Think of methane like the heat from a running furnace - if you turn it down, it'll cool off quickly; carbon dioxide is like insulation - once it's in place, the heat stays.
That difference matters. Cutting methane delivers rapid benefits - cooler temperatures within decades and fewer climate tipping points. One recent Science study found that the global advantages of methane reduction are at least six times greater than the cost.
For California, already facing drought, fire, and extreme heat, reducing methane means cleaner air, greater resilience, and faster relief from warming.
California's methane targets hinge on tackling livestock emissions. Dairies and beef operations produce roughly half of its total output, making them central to meeting the 40% reduction goal by 2030.
Without directly curbing methane from feedlots and cow burps, California's climate plan can't meet its own benchmarks - or its promise of true climate leadership.
So, here's the test: Will the state control this powerful, short-lived gas or keep bending the knee to special interests? Each unregulated ton cancels gains from clean energy - and the state's success or failure will echo far beyond its borders.
Big Oil's New Cash Cow
Yet instead of confronting the livestock problem head-on, California has embraced a workaround.

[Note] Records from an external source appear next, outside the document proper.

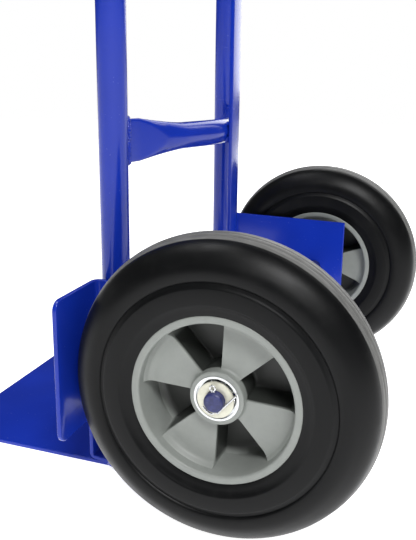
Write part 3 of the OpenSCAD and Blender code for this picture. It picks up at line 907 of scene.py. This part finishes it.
class HANDTRUCK_OT_hubs(bpy.types.Operator):
    """Model the moulded hubs: a lipped barrel, a boss and a zigzag web of spokes and pockets"""

    bl_idname = "handtruck.hubs"
    bl_label = "Hubs"

    def execute(self, context):
        s = context.scene.hand_truck_wheels
        low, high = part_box("left_hub")
        centre = wheel_centre("left")
        half = (high.x - low.x) / 2
        rim, boss = s.rim_radius, s.boss_radius
        web = self.web(centre, s)
        mouth, slope, throat, slope_end = 0.0625, 0.0612, 0.0605, 0.012
        lip, seat_depth = half - 0.0036, 0.004
        barrel = lathe(rounded([
            (rim, half, 0.0012), (mouth, half, 0.0022), (slope, slope_end, 0.004),
            (throat, 0, 0), (slope, -slope_end, 0.004), (mouth, -half, 0.0022),
            (rim, -half, 0.0012), (rim, -lip, 0.0003), (rim - seat_depth, -lip, 0),
            (rim - seat_depth, lip, 0), (rim, lip, 0.0003)], 0.001, 6),
            centre, (1, 0, 0), 144)
        boss_half, cup_radius, bore, cup_depth = 0.0204, 0.01745, 0.0149, 0.009
        shelf = boss_half - cup_depth
        core = lathe(rounded([
            (boss + 0.0005, 0, 0), (boss, boss_half, 0.0014), (cup_radius, boss_half, 0.0004),
            (cup_radius, shelf, 0), (bore, shelf, 0), (bore, -shelf, 0), (cup_radius, -shelf, 0),
            (cup_radius, -boss_half, 0.0004), (boss, -boss_half, 0.0014)], 0.001, 5),
            centre, (1, 0, 0), 96)
        hub = joined(web, barrel, core)
        other = mirrored(hub)
        self.turn(hub, centre, s.left_phase)
        self.turn(other, wheel_centre("right"), s.right_phase)
        hand_over(hub, "left_wheel_hub", "left_wheel", "hub_plastic", "left_hub", smooth=50)
        hand_over(other, "right_wheel_hub", "right_wheel", "hub_plastic", "right_hub", smooth=50)
        return {"FINISHED"}

    def turn(self, obj, centre, phase):
        """Turns a hub about the axle, from the rear upwards."""
        with editing(obj):
            spin = Matrix.Rotation(phase, 4, "X")
            move = Matrix.Translation(centre) @ spin @ Matrix.Translation(-centre)
            for point in bmesh.from_edit_mesh(obj.data).verts:
                point.co = move @ point.co

    def web(self, centre, s):
        """The zigzag web as a closed shell: a fine grid whose rows run out and back."""
        face, floor, wall = 0.0135, -0.0105, 0.003
        edge = s.spoke_angle / 2
        near = [math.radians(a * 0.55) for a in range(-8, 17)]
        marks = []
        for k in range(4):
            marks += [k * math.pi / 2 + edge - a for a in near]
            marks += [k * math.pi / 2 - edge + a for a in near]
        marks = sorted(m % math.tau for m in marks)
        angles = []
        for start, end in zip(marks, marks[1:] + [marks[0] + math.tau]):
            count = max(1, math.ceil((end - start) / math.radians(2.2)))
            angles += [start + (end - start) * k / count for k in range(count)]
        inner, outer = s.boss_radius - 0.0015, 0.0622
        rows = [inner, 0.0220, 0.0223, 0.0228, 0.0235, 0.0243, 0.0252]
        rows += [0.028 + 0.0036 * k for k in range(7)]
        rows += [0.0530 + 0.0007 * k for k in range(12)] + [outer]
        across, along = len(angles), 2 * len(rows)
        choose()
        bpy.ops.mesh.primitive_grid_add(
            x_subdivisions=across, y_subdivisions=along, size=2, location=(0, 0, 0))
        web = bpy.context.active_object
        with editing(web):
            for point in bmesh.from_edit_mesh(web.data).verts:
                column = round((point.co.x + 1) / 2 * across) % across
                row = round((point.co.y + 1) / 2 * along) % along
                front = row < len(rows)
                radius = rows[row if front else 2 * len(rows) - 1 - row]
                angle = angles[column]
                quarter = (angle + math.pi / 4) % (math.pi / 2) - math.pi / 4
                inside = radius * math.sin(edge - abs(quarter))
                height = self.height(radius, inside if front else inside - wall, floor, face)
                if not front:
                    height -= wall + 2 * self.fillet(radius)
                point.co = centre + Vector(
                    (height, radius * math.cos(angle), radius * math.sin(angle)))
            tidy_normals()
        return web

    def fillet(self, radius):
        """How far the web's surface rises where it meets the barrel and the boss."""
        rise = 0.0
        barrel_side, boss_side = (radius - 0.0540, 0.0070, 0.86), (0.0252 - radius, 0.0030, 1)
        for over, round_off, share in (barrel_side, boss_side):
            if over > 0:
                over = min(over, round_off)
                rise += share * (round_off - math.sqrt(round_off ** 2 - over ** 2))
        return rise

    def height(self, radius, inside, floor, face):
        """Height of the web's front where a point lies inside of its spoke's edge."""
        t = clamp((inside + 0.0024) / 0.0030)
        ramp = t * t * t * (t * (6 * t - 15) + 10)
        return floor + (face - floor) * ramp + self.fillet(radius)


class HANDTRUCK_OT_axle(bpy.types.Operator):
    """Model the axle with its washers and split pins, and finish its spacers"""

    bl_idname = "handtruck.axle"
    bl_label = "Axle and Fixings"

    def execute(self, context):
        low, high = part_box("axle")
        radius, half = (high.z - low.z) / 2, high.x
        centre = middle("axle")
        chamfer = 0.0014
        axle = lathe(rounded([
            (0, half, 0), (radius - chamfer, half, 0.0006), (radius, half - chamfer, 0.0006),
            (radius, chamfer - half, 0.0006), (radius - chamfer, -half, 0.0006), (0, -half, 0)],
            0.0006, 3), centre, (1, 0, 0), 64, closed=False)
        hand_over(axle, "axle_rod", "frame", "axle_paint", "axle")
        for side in SIDES:
            for place in ("outer", "inner"):
                node = f"{side}_{place}_washer"
                low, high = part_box(node)
                outer, thick = (high.z - low.z) / 2, (high.x - low.x) / 2
                ring = lathe(rounded([
                    (radius + 0.0001, -thick), (radius + 0.0001, thick), (outer, thick, 0.0007),
                    (outer, -thick, 0.0004)], 0.0003, 4), middle(node), (1, 0, 0), 72)
                hand_over(ring, f"{node}_disc", "frame", "zinc_washer", node)
            self.pin(side, radius)
            finish_piece(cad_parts[f"{side}_axle_spacer"], "zinc_steel")
        return {"FINISHED"}

    def pin(self, side, radius):
        """A split pin: an eye above the axle, and two legs bent round it below."""
        x = middle(f"{side}_cotter_pin").x
        centre = wheel_centre(side)
        eye, wire, lean = 0.0021, 0.00078, math.radians(6.7)
        eye_z = radius + 0.0009 + eye
        route = [(-0.0094, -0.0041), (-0.0082, -0.0060), (-0.0058, -0.0085), (-0.0028, -0.0100),
                 (-0.0009, -0.0092), (-wire, -0.0070), (-wire, radius)]
        for k in range(15):
            a = math.radians(250 - 320 * k / 14)
            route.append((eye * math.cos(a), eye_z + eye * math.sin(a)))
        route += [(wire, radius), (wire, -0.0070), (0.0010, -0.0090), (0.0024, -0.0092),
                  (0.0044, -0.0068), (0.0182, 0.0056)]
        points = []
        for across, up in route:
            y = across * math.cos(lean) - up * math.sin(lean)
            z = across * math.sin(lean) + up * math.cos(lean)
            points.append((x, centre.y + y, centre.z + z))
        pin = swept(points, wire, 3)
        hand_over(pin, f"{side}_split_pin", "frame", "zinc_steel", f"{side}_cotter_pin")


class HANDTRUCK_OT_bearings(bpy.types.Operator):
    """Finish the steel cups, cones and balls of the four bearings"""

    bl_idname = "handtruck.bearings"
    bl_label = "Bearings"

    def execute(self, context):
        for name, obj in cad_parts.items():
            if "bearing" in name:
                finish_piece(obj, "bearing_steel")
        return {"FINISHED"}


class HANDTRUCK_OT_studio(bpy.types.Operator):
    """Lay the pale floor, hang the softboxes and set up the camera"""

    bl_idname = "handtruck.studio"
    bl_label = "Studio"

    def execute(self, context):
        s = context.scene.hand_truck_studio
        choose()
        bpy.ops.mesh.primitive_circle_add(vertices=96, radius=5, fill_type="NGON",
                                          location=(0, 0, -0.0002))
        floor = bpy.context.active_object
        floor.name = "floor"
        floor.data.materials.append(self.floor_finish())
        self.surround(context, s.surround)
        self.softbox("key_light", (1.9, 1.1, 2.6), (0.1, 0.0, 0.25), 1.0, s.key_power)
        self.softbox("fill_light", (0.3, -1.1, 3.0), (0.1, -0.1, 0.1), 1.0, s.fill_power)
        self.softbox("back_light", (-2.6, 0.5, 1.3), (0.0, 0.0, 0.3), 2.2, s.back_power)
        self.camera(context, s.lens)
        context.scene.view_settings.view_transform = "Standard"
        return {"FINISHED"}

    def floor_finish(self):
        f = Finish("pale_floor")
        tone = f.noise(3, 3)
        return f.done(Base_Color=f.mix(tone, (0.86, 0.86, 0.87), (0.90, 0.90, 0.90)),
                      Emission_Color=(1, 1, 1, 1), Emission_Strength=0.92,
                      Roughness=0.55 + tone * 0.1)

    def surround(self, context, strength):
        """Dim walls that light the object, which look white from anywhere."""
        world = bpy.data.worlds.new("studio")
        context.scene.world = world
        world.use_nodes = True
        tree = world.node_tree
        tree.nodes.clear()
        walls = tree.nodes.new("ShaderNodeBackground")
        walls.inputs["Color"].default_value = (1, 1, 1, 1)
        walls.inputs["Strength"].default_value = strength
        seen = tree.nodes.new("ShaderNodeBackground")
        seen.inputs["Color"].default_value = (1, 1, 1, 1)
        rays = tree.nodes.new("ShaderNodeLightPath")
        mix = tree.nodes.new("ShaderNodeMixShader")
        end = tree.nodes.new("ShaderNodeOutputWorld")
        tree.links.new(rays.outputs["Is Camera Ray"], mix.inputs[0])
        tree.links.new(walls.outputs[0], mix.inputs[1])
        tree.links.new(seen.outputs[0], mix.inputs[2])
        tree.links.new(mix.outputs[0], end.inputs["Surface"])

    def softbox(self, name, place, target, size, power):
        light = bpy.data.lights.new(name, "AREA")
        light.energy = power
        light.size = size
        obj = bpy.data.objects.new(name, light)
        obj.location = place
        obj.rotation_euler = (Vector(target) - Vector(place)).to_track_quat("-Z", "Y").to_euler()
        bpy.context.collection.objects.link(obj)

    def camera(self, context, lens):
        """A camera at standing reach beside the left wheel, rolled a degree."""
        place = Vector((0.67684, 0.24513, 0.36791))
        yaw, pitch, roll = math.radians(17.884), math.radians(13.591), math.radians(1.089)
        ahead = Vector((-math.cos(yaw) * math.cos(pitch), -math.sin(yaw) * math.cos(pitch),
                        -math.sin(pitch)))
        right = ahead.cross(Vector((0, 0, 1))).normalized()
        up = right.cross(ahead)
        x_axis = right * math.cos(roll) + up * math.sin(roll)
        y_axis = up * math.cos(roll) - right * math.sin(roll)
        data = bpy.data.cameras.new("camera")
        data.lens = lens
        data.shift_x, data.shift_y = -0.0333, -0.0593
        data.clip_start = 0.02
        obj = bpy.data.objects.new("camera", data)
        turn = Matrix((x_axis, y_axis, -ahead)).transposed().to_4x4()
        obj.matrix_world = Matrix.Translation(place) @ turn
        bpy.context.collection.objects.link(obj)
        context.scene.camera = obj


class HANDTRUCK_PT_panel(bpy.types.Panel):
    """The sidebar panel: every size and colour, and a button for each group of pieces"""

    bl_label = "Hand Truck"
    bl_idname = "HANDTRUCK_PT_panel"
    bl_space_type = "VIEW_3D"
    bl_region_type = "UI"
    bl_category = "Hand Truck"

    def draw(self, context):
        for group in ("hand_truck_frame", "hand_truck_wheels", "hand_truck_studio"):
            settings = getattr(context.scene, group)
            box = self.layout.box()
            for name in settings.__annotations__:
                box.prop(settings, name)
        for operator in PIECES:
            self.layout.operator(operator.bl_idname)


PIECES = (
    HANDTRUCK_OT_side_tubes,
    HANDTRUCK_OT_crossbars,
    HANDTRUCK_OT_centre_strap,
    HANDTRUCK_OT_toe_plate,
    HANDTRUCK_OT_brackets,
    HANDTRUCK_OT_welds,
    HANDTRUCK_OT_grips,
    HANDTRUCK_OT_tyres,
    HANDTRUCK_OT_hubs,
    HANDTRUCK_OT_axle,
    HANDTRUCK_OT_bearings,
    HANDTRUCK_OT_studio,
)
SETTINGS = {
    "hand_truck_frame": HandTruckFrameSettings,
    "hand_truck_wheels": HandTruckWheelSettings,
    "hand_truck_studio": HandTruckStudioSettings,
}


def register():
    for name, group in SETTINGS.items():
        bpy.utils.register_class(group)
        setattr(bpy.types.Scene, name, PointerProperty(type=group))
    for cls in (*PIECES, HANDTRUCK_PT_panel):
        bpy.utils.register_class(cls)


def unregister():
    for cls in reversed((*PIECES, HANDTRUCK_PT_panel)):
        bpy.utils.unregister_class(cls)
    for name, group in SETTINGS.items():
        delattr(bpy.types.Scene, name)
        bpy.utils.unregister_class(group)


def main():
    register()
    for operator in PIECES:
        group, name = operator.bl_idname.split(".")
        getattr(getattr(bpy.ops, group), name)()
    choose()


if __name__ == "__main__":
    main()
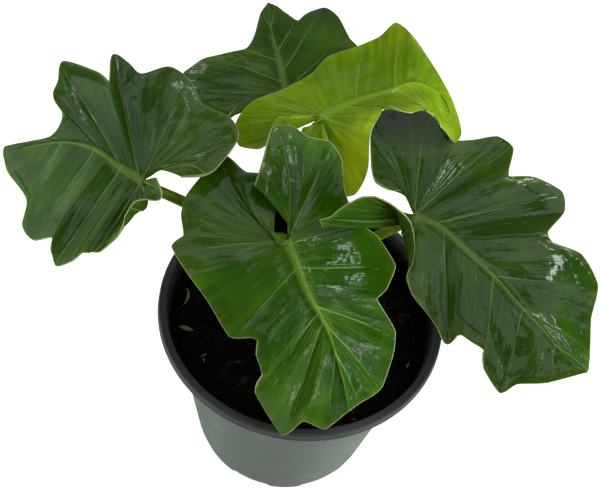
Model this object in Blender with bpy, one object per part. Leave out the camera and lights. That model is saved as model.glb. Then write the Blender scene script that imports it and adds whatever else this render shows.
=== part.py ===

The Golden State relies on a false solution - voluntary incentive programs that pay farms to install methane digesters, equipment that captures some gas from manure and converts it into so-called “renewable natural gas.”
“Biogas has become big business,” according to Food and Water Watch, “with the oil and gas industry investing billions of dollars in recent years and the Wall Street Journal calling it 'a gold rush in cow manure.' And the biggest driver is California's LCFS program.”
LCFS stands for one of California's flagship climate programs, the Low Carbon Fuel Standard. Food and Water Watch argues that Governor Newsom and CARB have allowed Big Ag and Big Oil to “hijack” the Golden State's climate progress - turning a program meant to cut emissions into one that props up polluting industries, including those out of state. The result: large factory farms expand, while smaller operations get squeezed out.
In the end, California's climate story remains split - stricter on fossil fuels, silent on livestock. And Factory Farm Watch makes the silence impossible to ignore.
Conclusion
California's climate leadership has long been a point of pride - and in many ways, rightfully so. But leadership means confronting every major source of pollution, not just the politically convenient ones.
Livestock methane isn't a side issue; it's the missing piece of the state's climate puzzle. Until California applies the same urgency to factory farms that it does to fossil fuels, its progress will remain partial - and its air, water, and communities will keep paying the price.
Factory Farm Watch doesn't just show where the emissions are. It shines a light on where real climate action must finally take hold.